All index fingers must point at Dr Gallop. And rightly so.
Unfortunately Dr Gallop doesn’t subscribe to President Harry S Truman’s folksy and earthy outlook, expressed in that great one liner – “The buck stops here”.
Instead, Dr Gallop scrambles about blaming others.
But we must at least be grateful that he’s taken to heart President Truman’s other great one liner, “If you can’t stand the heat, you better get out of the kitchen”, since Dr Gallop voluntarily opted to vacate WA’s political kitchen.
Let’s hope his work at Sydney University is of a higher calibre than his performance as premier.
And let’s hope he conveys to his graduate students that buck-passing is unacceptable in government, even if resorting to it is much easier and satisfying.
Let’s also hope he teaches his students how to identify problems promptly and to take quick corrective steps at early stages and not get bogged down in peripheral bureaucratic activities that hinder enterprise and economic progress.
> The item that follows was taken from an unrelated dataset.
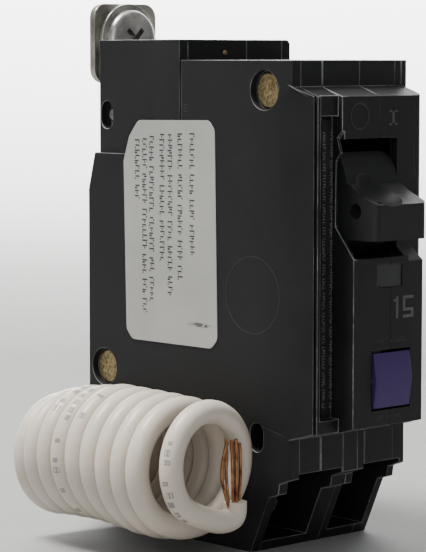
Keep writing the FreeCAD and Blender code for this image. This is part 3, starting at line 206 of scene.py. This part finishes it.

Unfortunately Dr Gallop’s record in regard to such matters isn’t a good one.
Perhaps that explains why he’s turned to huffing and puffing about the WA business community’s failure to do things in reaction to his own failure to prevent the emergence of grave problems that were quite predictable years ago.
State Scene is far from confident that he’s learned any lessons from his political past.
Despite all his experience and exposure – University of WA and Oxford University graduate, Lawrence Labor government minister and premier – he’s shown himself to be incapable of sheeting home much of the responsibility for Lobbygate to where it belongs; his front door, not on something called the “the business community.”
That, to use Dr Gallop’s own words, it is “a cop-out, that’s totally unacceptable.”
State Scene finds his latest foray into WA politics from far-away Sydney, to again resort to his high moralising tone, “absolutely outrageous”.